What is being asked:
Locate every line in the material below that has the word "three". Copy each of those lines.

Information provided:
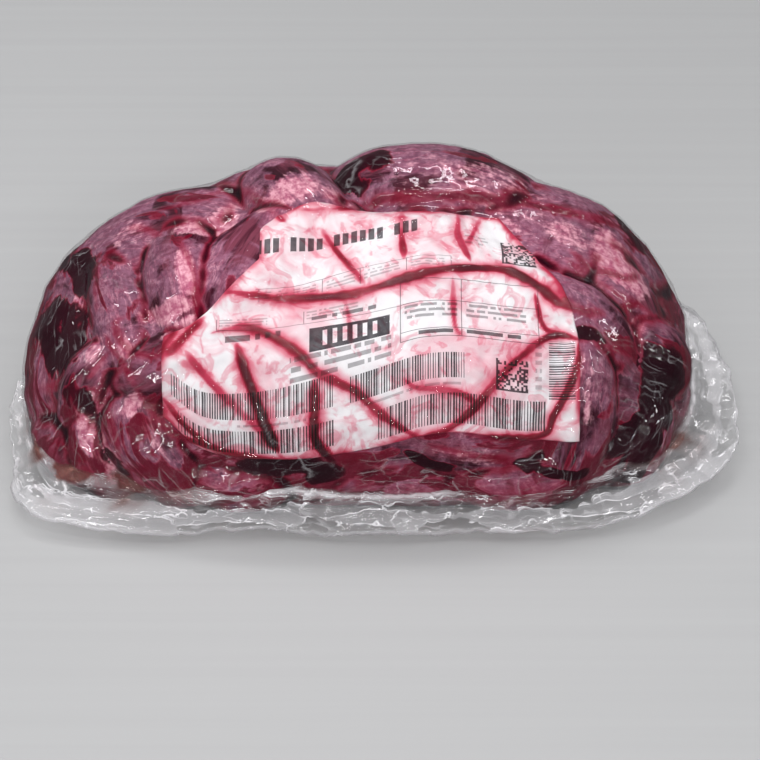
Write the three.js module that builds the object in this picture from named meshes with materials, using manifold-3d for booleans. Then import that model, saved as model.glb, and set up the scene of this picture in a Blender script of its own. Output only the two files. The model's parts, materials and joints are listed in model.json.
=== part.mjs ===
// A raw beef skirt steak, folded over and sealed in a clear bag: the film is drawn tight on the folds of
// muscle, a paper label lies just under it on the front, and the bag's sealed rim stands out low down all
// round. Millimetres: +X right, +Y away from the label, +Z up. The pack rests on its flat underside at Z = 0.

import * as THREE from 'three';
import { mergeVertices } from 'three/addons/utils/BufferGeometryUtils.js';
import Module from 'manifold-3d';

// The loaf that the folded meat makes, measured from a middle point on the seam's level.
const HALF_WIDTH = 110.5;
const FRONT_DEPTH = 66;
const BACK_DEPTH = 57;
const RISE_UP = 59.5;
const SAG_DOWN = 22;
const SEAM_HEIGHT = 14;
const FRONT_SQUARE = 3.4;
const BACK_SQUARE = 2;

// How softly the film bridges the valley between two folds, and how full each fold's cross-section is. No valley
// is lower than the floor, and low ground is lifted, the most of it near the lifted height.
const FILM_BRIDGE = 5;
const FOLD_FULLNESS = 0.5;
const VALLEY_FLOOR = 5.5;
const VALLEY_LIFT = 2.4;
const VALLEY_LIFTED = 4;

// The sealed rim: the bag's own outline on the table, wider than the meat, and its level.
const RIM_LEFT = 121;
const RIM_RIGHT = 134;
const RIM_FRONT = 85;
const RIM_BACK = 74;
const RIM_SQUARE_LEFT = 8;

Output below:
Write the three.js module that builds the object in this picture from named meshes with materials, using manifold-3d for booleans. Then import that model, saved as model.glb, and set up the scene of this picture in a Blender script of its own. Output only the two files. The model's parts, materials and joints are listed in model.json.
import * as THREE from 'three';
import { mergeVertices } from 'three/addons/utils/BufferGeometryUtils.js';